■ **What is required**
Each line of the data that includes the string "hinge" is to be copied out.

## start Extracted data

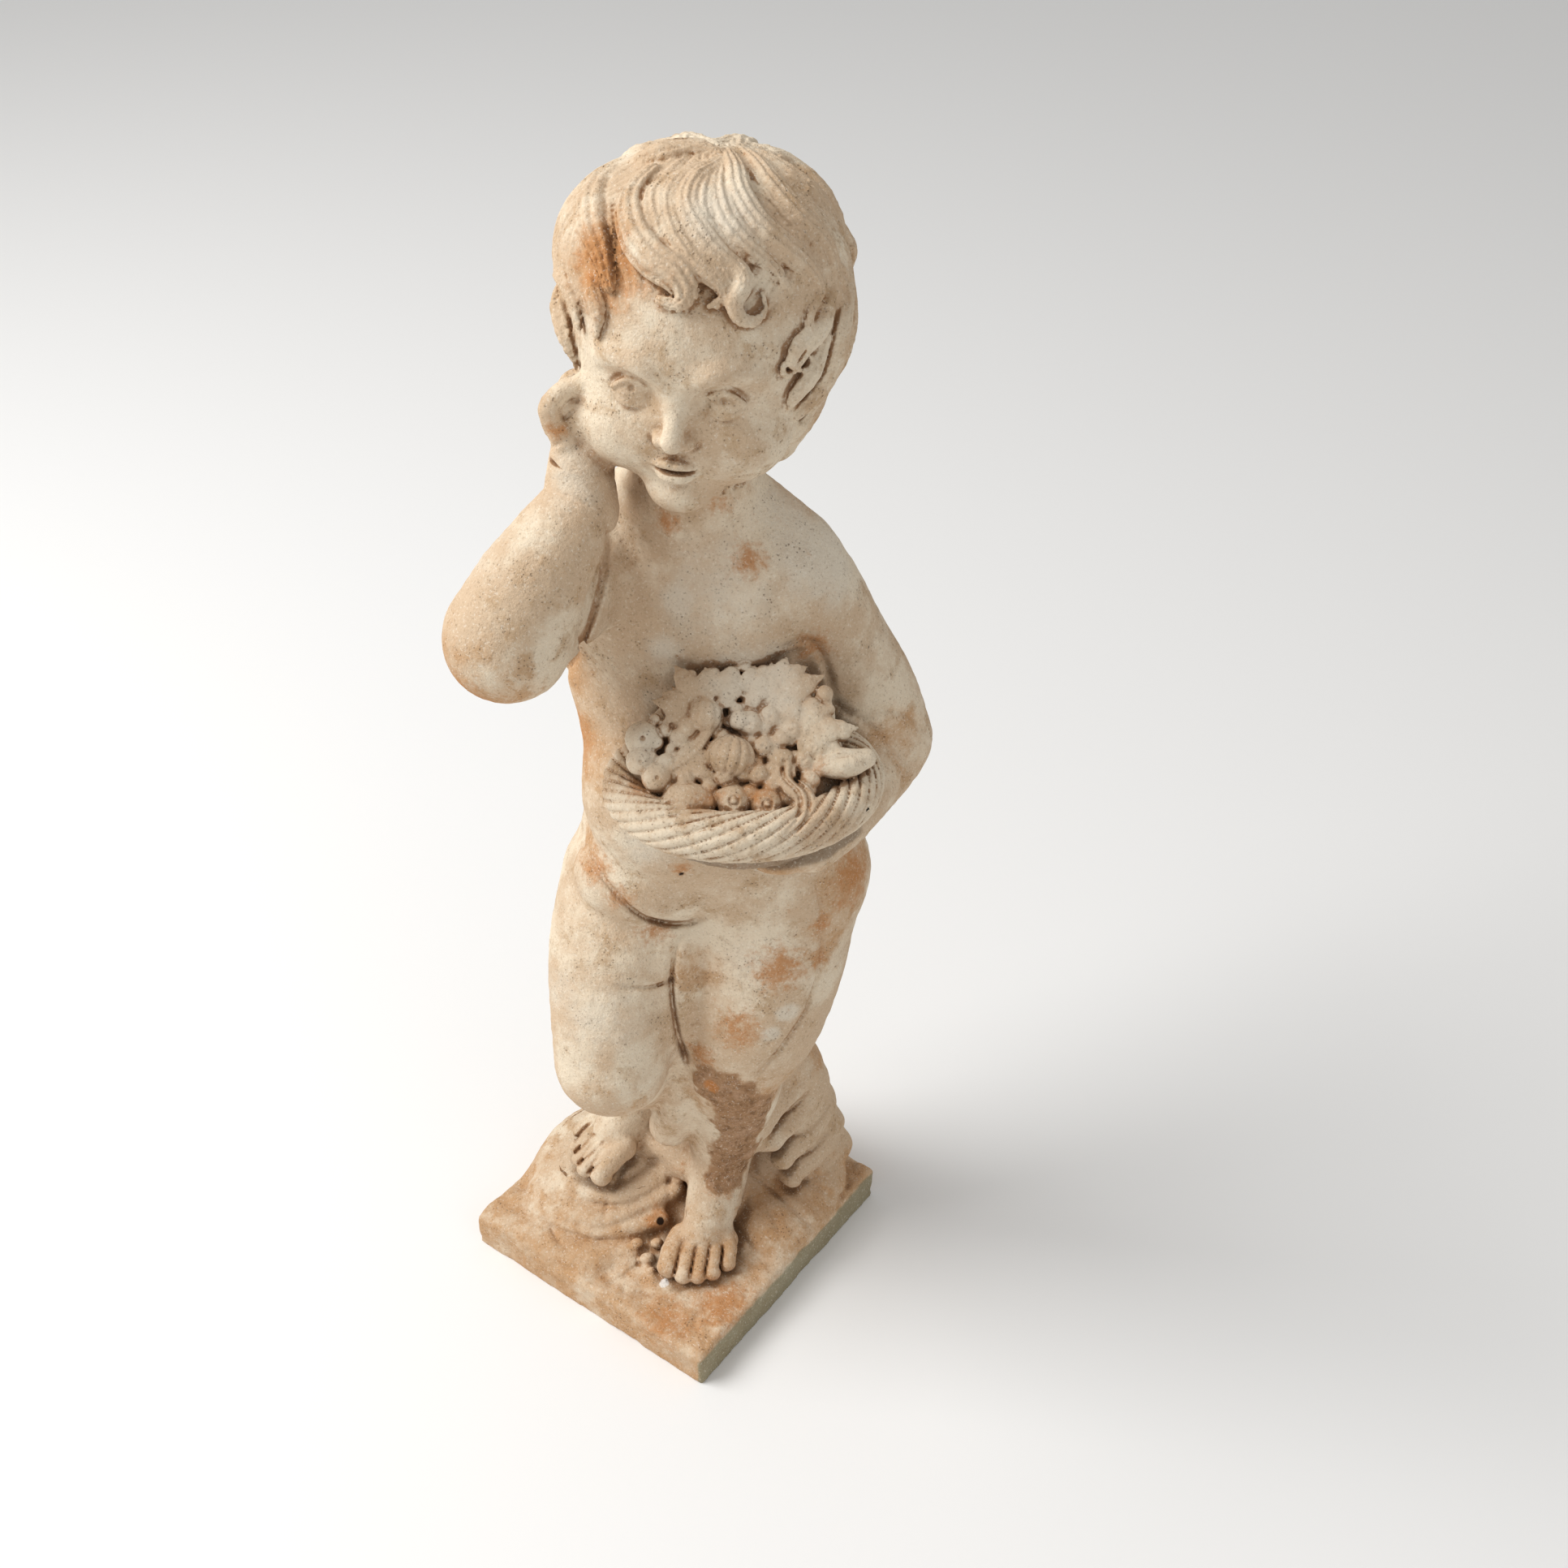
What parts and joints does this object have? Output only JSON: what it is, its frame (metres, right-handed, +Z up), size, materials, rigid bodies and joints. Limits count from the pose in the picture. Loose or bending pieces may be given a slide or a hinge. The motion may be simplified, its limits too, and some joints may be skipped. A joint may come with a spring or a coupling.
{
  "type": "garden statue",
  "caption": "Cast-stone garden statue of a standing child with a hand at the cheek and a fruit basket on the arm, on a square slab.",
  "frame": {"origin": "centre of the slab's flat underside, on the ground", "axes": "+Z up through the head; the slab's sides lie along X and Y; the figure stands corner-wise and faces the corner at +X -Y"},
  "size_m": [0.2793, 0.2697, 0.85],
  "materials": {
    "cast_stone": "weathered reconstituted stone, matt and finely pitted, with rust-tan stains in the hollows"
  },
  "bodies": {
    "root": {"cherub_statue": "cast_stone"}
  },
  "joints": []
}
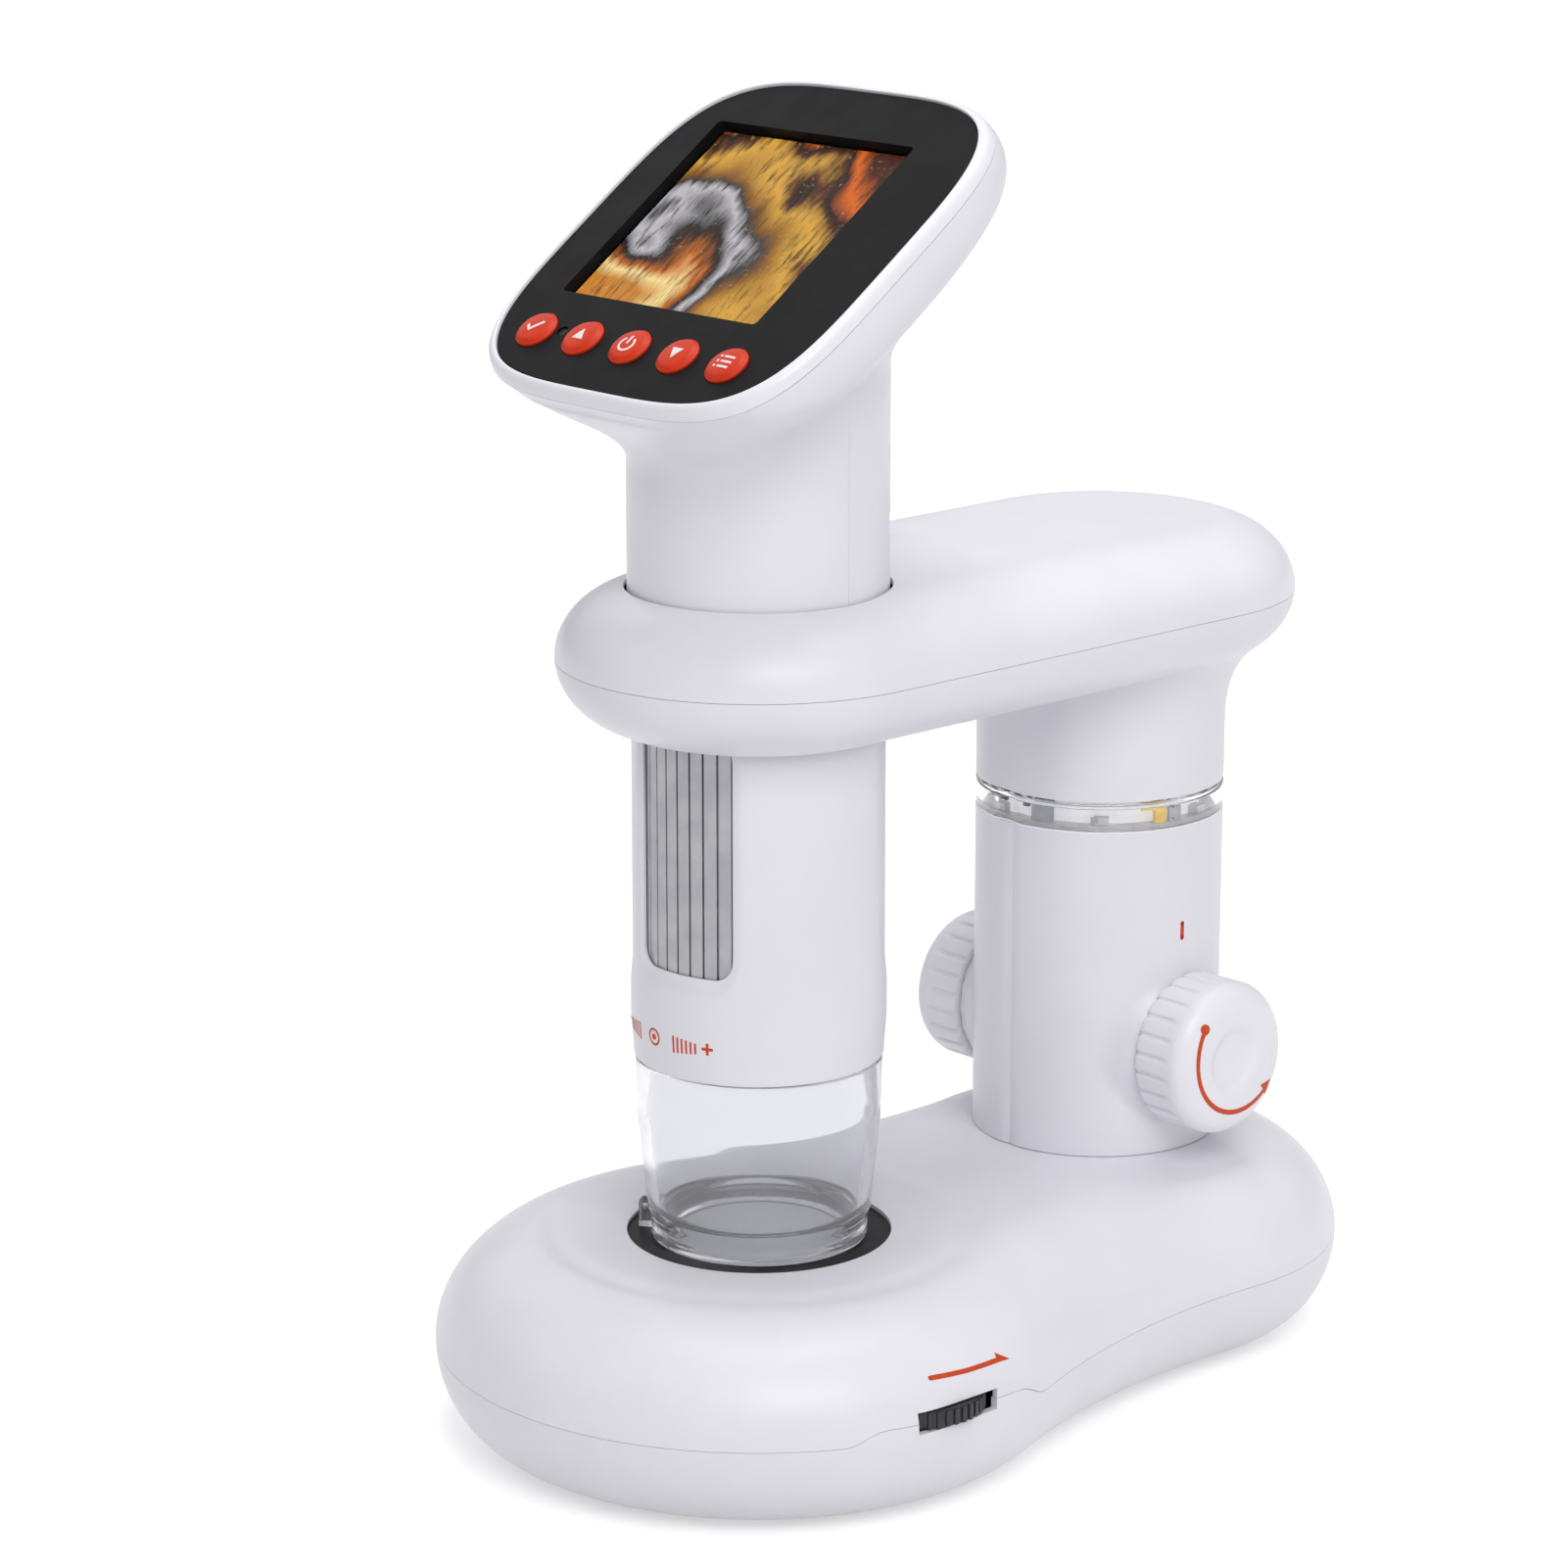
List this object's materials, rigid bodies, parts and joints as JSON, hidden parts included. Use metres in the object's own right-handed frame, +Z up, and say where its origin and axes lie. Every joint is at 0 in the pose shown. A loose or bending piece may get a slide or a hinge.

## end Extracted data

■ **Solution to this exercise**
What parts and joints does this object have? Output only JSON: what it is, its frame (metres, right-handed, +Z up), size, materials, rigid bodies and joints. Limits count from the pose in the picture. Loose or bending pieces may be given a slide or a hinge. The motion may be simplified, its limits too, and some joints may be skipped. A joint may come with a spring or a coupling.
List this object's materials, rigid bodies, parts and joints as JSON, hidden parts included. Use metres in the object's own right-handed frame, +Z up, and say where its origin and axes lie. Every joint is at 0 in the pose shown. A loose or bending piece may get a slide or a hinge.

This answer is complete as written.